Chad Ryan | The Journal Gazette Bishop Kevin Rhoades delivers his sermon during a special mass on Saturday at the St. Joseph Catholic Church

Bishop Kevin C. Rhoades said he found himself in a dark place after learning that for the second time in two years, a priest at St. Joseph Catholic Church-Hessen Cassel had been accused of sexually abusing a minor.

“I thought: How can this happen again? How can the church do its mission when confronted by these internal problems?” Rhoades told parishioners during a Saturday evening Mass at the church on the south end of Fort Wayne.

Rhoades, bishop of the Fort Wayne-South Bend Diocese, came to perform the Mass and show support for the church which has been caught in the swirl of two sexual abuse scandals.

The most recent one involves the Rev. Cornelius Ryan, 76. He was removed as the parish administrator June 10 after an allegation surfaced that he abused a young male 20 years ago in Uganda, where he served as a priest, church officials said. The victim’s age has not been released.

Rhoades told parishioners that Ryan, when confronted by church officials, “immediately and freely admitted the allegations made.”

Rhoades appointed Ryan to his position as parish administrator in December 2011 after his predecessor, the Rev. Thomas Lombardi, was removed because of a sexual abuse allegation. The abuse by Lombardi was alleged to have taken place at his previous parish, St. Louis Catholic Church-Besancon, outside New Haven.

Rhoades said he learned of the allegation against Ryan from Father Thomas O’Hara, head of the U.S. Province of the Congregation of the Holy Cross in South Bend. O’Hara received the allegation and is investigating it because Ryan is a priest of the Holy Cross order, the bishop said.

“I know of no other parish in our diocese that has had to undergo such a difficult trial as you are undergoing,” Rhoades told members of St. Joseph Parish. “In my 8 1/2 years as a bishop, I don’t think I have ever faced a more painful situation than that which you are experiencing here.”

At the end of the well-attended Mass, Rhoades gave parents with young children a chance to leave before he addressed Ryan’s case, along with the general issue of sexual abuse within the Catholic Church.

“The church has learned the hard way this past decade that the welfare of children must not take a back seat to the reputation of the church or even the reputation of a particular priest,” he said.

Rhoades also quoted a letter that O’Hara of the Holy Cross order sent him on Thursday.

“No one wants to believe someone as beloved as Father Ryan is capable of committing sexual abuse,” O’Hara wrote, “but we also must face what now is fact, and move toward comforting and reconciling with the victim of the abuse who needs our pastoral support and prayers. Father Ryan is very remorseful and understands the actions taken by you and I are justified. He is in need of our prayers as well.”

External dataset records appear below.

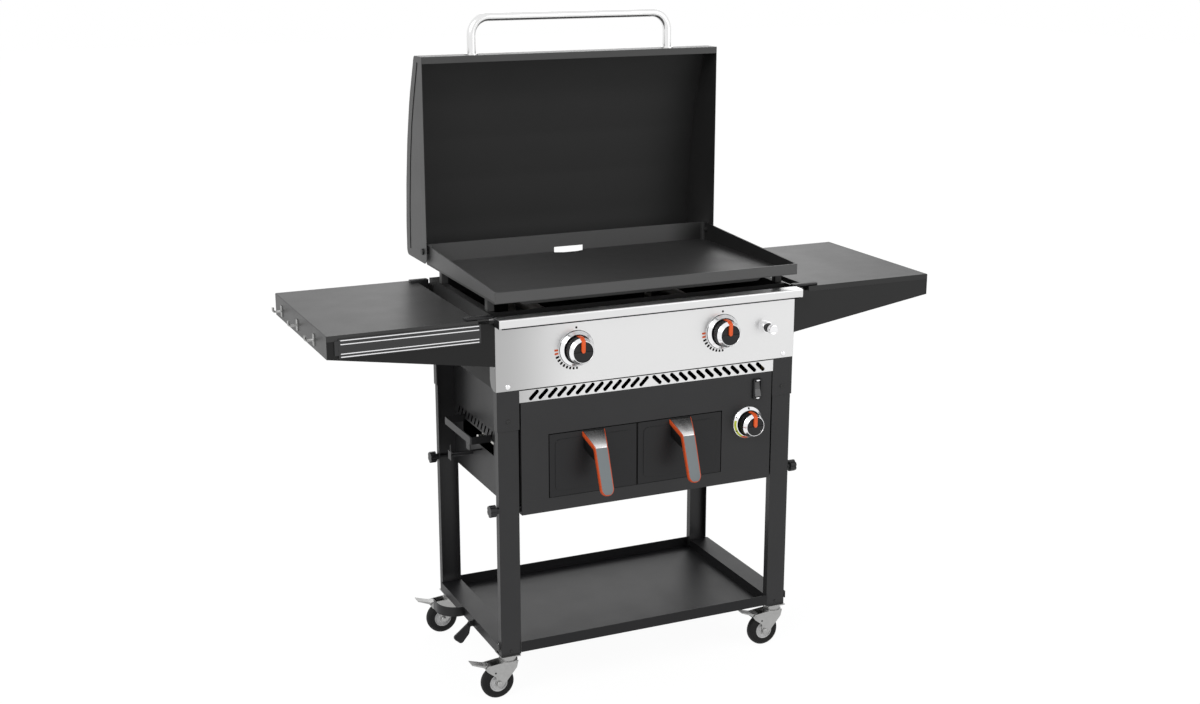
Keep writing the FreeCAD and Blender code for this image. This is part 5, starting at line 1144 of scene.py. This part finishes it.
# Wheels
# A moulded tyre with fine rings pressed into its sides, on a pale hub with a raised
# boss; each runs on the axle of its fork, and the axle's heads show at the fork's sides.
rubber = Finish("tyre_rubber", grey(0.006), 0.62, Specular_IOR_Level=0.25)
dust = rubber.grain(40, 4.0)
rubber.feed("Base Color", rubber.blend(dust, grey(0.005), grey(0.010)))
rubber.feed("Roughness", 0.52 + dust * 0.2)
rubber.relief(rubber.grain(900), 0.00005, 0.0004)
hub_grey = Finish("hub_grey", grey(0.58), 0.4)
hub_grey.feed("Roughness", 0.34 + hub_grey.grain(120) * 0.16)
hub_grey.feed("Base Color", hub_grey.blend(hub_grey.grain(30), grey(0.54), grey(0.62)))
hub_grey.relief(hub_grey.grain(1200), 0.00001, 0.0003)

tyre_inner = 20.2
wheel_side = [
    (4.2, 11.8),
    (9.0, 11.8),
    (10.5, 8.4),
    (16.3, 8.0),
    (17.8, 10.3),
    (19.8, 10.8),
    (tyre_inner, 10.3),
    (20.8, 10.9),
    (24.4, 11.2),
    (24.8, 10.7),
    (25.6, 10.7),
    (26.0, 11.2),
    (29.0, 11.1),
    (29.4, 10.6),
    (30.2, 10.5),
    (30.6, 10.9),
    (34.2, 9.4),
    (36.3, 6.2),
    (37.0, 2.0),
]
wheel_steps = [(radius, -depth) for radius, depth in wheel_side] + wheel_side[::-1]
axle_side = {"left": -331, "right": 331}
axle_depth = {"front": 19.5, "rear": 391.5}
axle_height = 37
caster_trail = 26
fork_half = 18
hole_place = (-8, -15, 63)
head_steps = [(6.4, -0.2), (6.1, 0.8), (4.6, 1.8), (2.4, 2.4), (0.4, 2.5)]
# Painted shade: a thin black disc stands in for the shade inside a hole in each fork.
hole_steps = [(2.2, 0), (2.2, 0.12), (1.7, 0.16), (0.4, 0.05)]


def wheel_coat(point, facing):
    """Rubber, 0, on the tyre and grey plastic on the hub within it."""
    on_tyre = from_axis(point) > tyre_inner - 0.1
    return 0 if on_tyre or abs(point.z) < 0.01 else 1


wheel = turned("wheel", wheel_steps, 80)
coat(wheel, [rubber, hub_grey], wheel_coat)
axle_head = turned("axle_head", head_steps, 40)
fork_hole = turned("fork_hole", hole_steps, 24)
coat(fork_hole, [blackened])
for corner in corners:
    end, side = corner.split("_")
    x = axle_side[side] - caster_trail
    y = axle_depth[end]
    tyre = copied(wheel, corner + "_tyre_and_hub", spot(x, y, axle_height), FACING_COOK)
    settle(tyre, corner + "_roller", node=corner + "_wheel")
    heads = []
    for way in (-1, 1):
        where = spot(x, y + way * fork_half, axle_height)
        heads.append(copied(axle_head, "head", where, (math.radians(-90 * way), 0, 0)))
    heads = gather(corner + "_axle_heads", heads)
    coat(heads, [zinc])
    settle(heads, corner + "_swivel")
    where = spot(x + hole_place[0], y + hole_place[1], hole_place[2])
    hole = copied(fork_hole, corner + "_fork_hole", where, FACING_COOK)
    settle(hole, corner + "_swivel")
for model in (wheel, axle_head, fork_hole):
    bpy.data.objects.remove(model)

# Screws
# Round heads with a socket, bright on the panel's sides and black on the stubs and at the
# feet; two larger bright domes hold the panel's front, and a bolt and a plate each foot.
screw_steps = [(4.0, 0), (4.0, 0.7), (3.5, 1.5), (2.0, 2.0), (1.8, 1.2), (0.6, 1.1)]
dome_steps = [(6.0, 0), (6.0, 0.8), (5.2, 2.0), (3.6, 2.9), (1.6, 3.3), (0.4, 3.4)]
bolt_steps = [(3.2, 0), (3.2, 1.0), (2.4, 1.6), (0.5, 1.6)]
plate_stations = [
    (0, -7.25, 0, 0.8, 14.0),
    (0.2, -5.75, 0, 1.0, 17.0),
    (0.2, 5.75, 0, 1.0, 17.0),
    (0, 7.25, 0, 0.8, 14.0),
]
leg_middle = 329
panel_screw = (356, 7, 750)
stub_faces = {1: 90, 410: -90}
stub_screw_height = 630
foot_side = 321
foot_depths = (23, 388)
foot_height = 102
dome_height = 706
bolt_place = (329, 2.6, 109)
foot_plate = (356.5, 11.25, 119.5)


def on_side(way, point):
    """A point of the drawing, on the left where way is -1 and on the right where it is 1."""
    x, y, z = point
    return spot(x * way, y, z)


bright_screws = []
black_screws = []
for way in (-1, 1):
    bright_screws.append((on_side(way, panel_screw), (0, math.radians(90 * way), 0)))
    for y, turn in stub_faces.items():
        where = on_side(way, (leg_middle, y, stub_screw_height))
        black_screws.append((where, (math.radians(turn), 0, 0)))
    for y in foot_depths:
        black_screws.append((on_side(way, (foot_side, y, foot_height)), (0, 0, 0)))
for name, finish, screws, share in (
    ("bright", zinc, bright_screws, 1.0),
    ("black", blackened, black_screws, 1.3),
):
    screw = turned("screw", screw_steps, 32, share)
    heads = [copied(screw, "screw_head", where, turn) for where, turn in screws]
    bpy.data.objects.remove(screw)
    heads = gather(name + "_screw_heads", heads)
    coat(heads, [finish])
    settle(heads, "frame", node="frame_screws")

dome = turned("dome", dome_steps, 40)
bolt = turned("bolt", bolt_steps, 6)
plate = loft("plate", plate_stations)
domes = []
foot_bolts = []
for way, turn in ((-1, math.radians(180)), (1, 0)):
    where = on_side(way, (leg_middle, 0, dome_height))
    domes.append(copied(dome, "panel_dome", where, FACING_COOK))
    foot_bolts.append(copied(bolt, "foot_bolt", on_side(way, bolt_place), FACING_COOK))
    foot_bolts.append(copied(plate, "foot_plate", on_side(way, foot_plate), (0, 0, turn)))
for model in (dome, bolt, plate):
    bpy.data.objects.remove(model)
domes = gather("panel_screws", domes)
coat(domes, [chrome])
settle(domes, "frame")
foot_bolts = gather("foot_bolts", foot_bolts)
coat(foot_bolts, [blackened])
settle(foot_bolts, "frame")
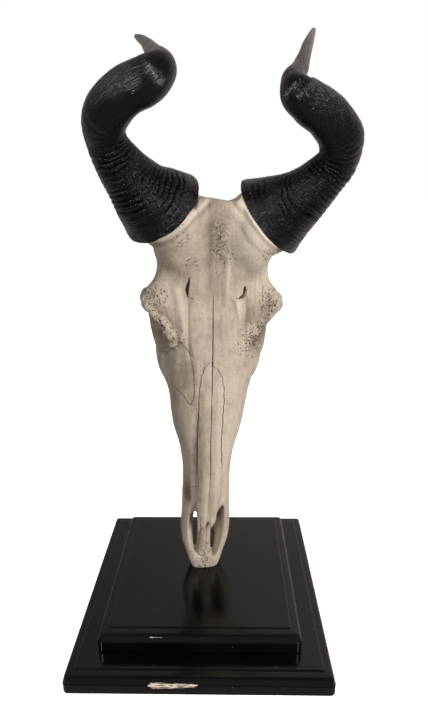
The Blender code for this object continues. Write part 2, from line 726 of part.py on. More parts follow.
def run_share(at, reach):
    """From 0 at the start to 1 at the reach, gently at both ends."""
    t = np.clip(at / reach, 0.0, 1.0)
    return t * t * (3 - 2 * t)


def horn_rings(side, stations, sides=22):
    """Rings of points along a horn, the lower ones on the crests and in the valleys of its ridges."""
    seat, foot_radius, axis = horn_seat(side)
    path = [(*seat, foot_radius)] + mirrored(stations, side).tolist()
    rows = smooth_path(path, 240)
    run = np.concatenate([[0], np.cumsum(np.linalg.norm(np.diff(rows[:, :3], axis=0), axis=1))])
    ringed = RING_PITCH_CM * np.arange(2 * RING_COUNT) / 2
    plain = np.linspace(ringed[-1], run[-1], PLAIN_RINGS)[1:]
    at = np.concatenate([ringed, plain])
    middle = np.stack([np.interp(at, run, rows[:, k]) for k in range(3)], -1)
    radius = np.interp(at, run, rows[:, 3])
    crest = np.where(np.arange(len(at)) % 2 == 0, 1.0, -1.0) * RING_HEIGHT_CM
    crest[2 * RING_COUNT:] = 0.0
    along = unit(np.gradient(middle, at, axis=0))
    level = run_share(at, FOOT_BEND_CM)[:, None]
    along = unit(axis * (1 - level) + along * level)
    across = unit(np.cross(axis, (0.0, 1.0, 0.0)))
    turn = np.linspace(0, 2 * pi, sides, endpoint=False)
    rings = []
    for k in range(len(at)):
        across = unit(across - along[k] * across.dot(along[k]))
        up = np.cross(along[k], across)
        spread = np.cos(turn)[:, None] * across + np.sin(turn)[:, None] * up
        rings.append(middle[k] + (radius[k] + crest[k]) * spread)
    return np.asarray(rings)


def horns(look):
    for side, word, stations in ((-1, "left", HORN_LEFT), (1, "right", HORN_RIGHT)):
        sheath = loft("horn_" + word, posed(horn_rings(side, stations) * CM))
        finish(sheath, look)


def main():
    clear_scene()
    bone_look = material("bone", (0.66, 0.59, 0.49), 0.55)
    horn_look = material("horn", (0.02, 0.017, 0.015), 0.4)
    lacquer = material("black_lacquer", (0.012, 0.01, 0.009), 0.3)
    board("plinth_lower", LOWER_SIDE, 0.0, LOWER_HEIGHT, lacquer)
    board("plinth_upper", UPPER_SIDE, LOWER_HEIGHT + GAP, UPPER_TOP, lacquer)
    for bone in parted_bones():
        finish(bone, bone_look)
    horns(horn_look)


main()
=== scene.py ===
"""Looks of a mounted hartebeest skull: bone, horn sheaths and a plinth of two lacquered boards.

Metres in the row frame, +Z up, the viewer on the -Y side. The skull's own frame is in centimetres:
x to the side, y from the forehead side to the palate side and z up from the nose.
"""

import bpy
import bmesh
import numpy as np
from math import cos, pi, radians, sin
from mathutils import Matrix


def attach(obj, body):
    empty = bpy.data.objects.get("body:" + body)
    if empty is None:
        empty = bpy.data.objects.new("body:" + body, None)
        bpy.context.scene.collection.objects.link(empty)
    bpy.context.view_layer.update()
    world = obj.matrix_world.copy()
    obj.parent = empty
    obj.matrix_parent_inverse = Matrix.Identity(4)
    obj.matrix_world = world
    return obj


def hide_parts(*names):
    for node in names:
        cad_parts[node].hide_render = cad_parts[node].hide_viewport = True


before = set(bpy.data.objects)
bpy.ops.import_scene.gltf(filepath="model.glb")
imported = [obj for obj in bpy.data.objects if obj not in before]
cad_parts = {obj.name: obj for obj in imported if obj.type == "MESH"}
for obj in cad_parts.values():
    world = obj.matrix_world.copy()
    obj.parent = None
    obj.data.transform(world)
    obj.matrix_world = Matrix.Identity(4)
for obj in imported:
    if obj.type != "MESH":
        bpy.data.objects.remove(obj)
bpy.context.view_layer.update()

# Lower board of the plinth: moulded fibreboard under black gloss lacquer, rubbed brown along its
# edges, partly a painted highlight along the rounded side edges, with a cream chip low on the front.
# It stands on the floor and carries the upper board.
LOWER_SIDE = 0.280
LOWER_HEIGHT = 0.0215
CORNER_RADIUS = 0.006
LEAST_CORNER = 0.0008
FLANK_MARGIN = 0.002
# Chips of the lacquer, the second one on the upper board's ledge: middle, half length and half height.
CHIPS = [((-0.0255, -0.140, 0.0118), 0.0262, 0.0034), ((-0.0455, -0.108, 0.0405), 0.0064, 0.0004)]
CHIP_SHARPNESS = 120.0


def linear(text):
    """A colour given as sRGB hex turned into linear light, with alpha 1."""
    srgb = np.array([int(text[k:k + 2], 16) for k in (1, 3, 5)]) / 255
    light = np.where(srgb <= 0.04045, srgb / 12.92, ((srgb + 0.055) / 1.055) ** 2.4)
    return (*light.tolist(), 1.0)


def give_attribute(mesh, word, values):
    """Stores one number or one vector for each point of a mesh, for its material to read."""
    kind, key = ("FLOAT_VECTOR", "vector") if values.ndim == 2 else ("FLOAT", "value")
    mesh.attributes.new(word, kind, "POINT").data.foreach_set(key, values.ravel())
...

Rhoades announced that the Rev. William Kummer will be the new parish administrator starting July 16. “He is a good and holy priest,” the bishop said.

As Rhoades concluded, he told the congregation he loved them and fought back emotion before asking the patron of the church, St. Joseph, to watch over the parish.

“It’s hard for him,” parishioner Dave Rudny said of the bishop. “It’s the second time he’s had to do this at the church.”

For Rudny, the sexual abuse that has shaken churches around the world has not shaken his faith. A longtime member of St. Joseph Parish, he once served as an altar boy. “I’ve never had a problem with the priest back when I was a kid,” the 60-year-old said.

Marilyn Sorg, 83, was shocked by what she learned at the Mass. “I just don’t know what to say, especially now that he’s admitted to this allegation,” she said of Ryan.

“It’s really hard to accept because he was such a wonderful man. My grandkids go to school here, and they just idolized him,” she said.

On Thursday, the Holy Cross order’s attorney, Dick Nussbaum, said Ryan’s accuser lives in Africa and had retained an attorney from the U.S.

Nussbaum said no litigation had been filed but declined to provide more information because a lawsuit might be forthcoming.

A national directory of Holy Cross priests says Ryan was ordained in 1966 and went to Fort Portal in Uganda in 1967, staying there until 1999. He also spent time in Kenya.

He returned to the U.S. in 2001 to stay at his order’s provincial house in South Bend. Ryan was administrator at St. Therese-Little Flower Catholic Church in South Bend prior to St. Joseph parish.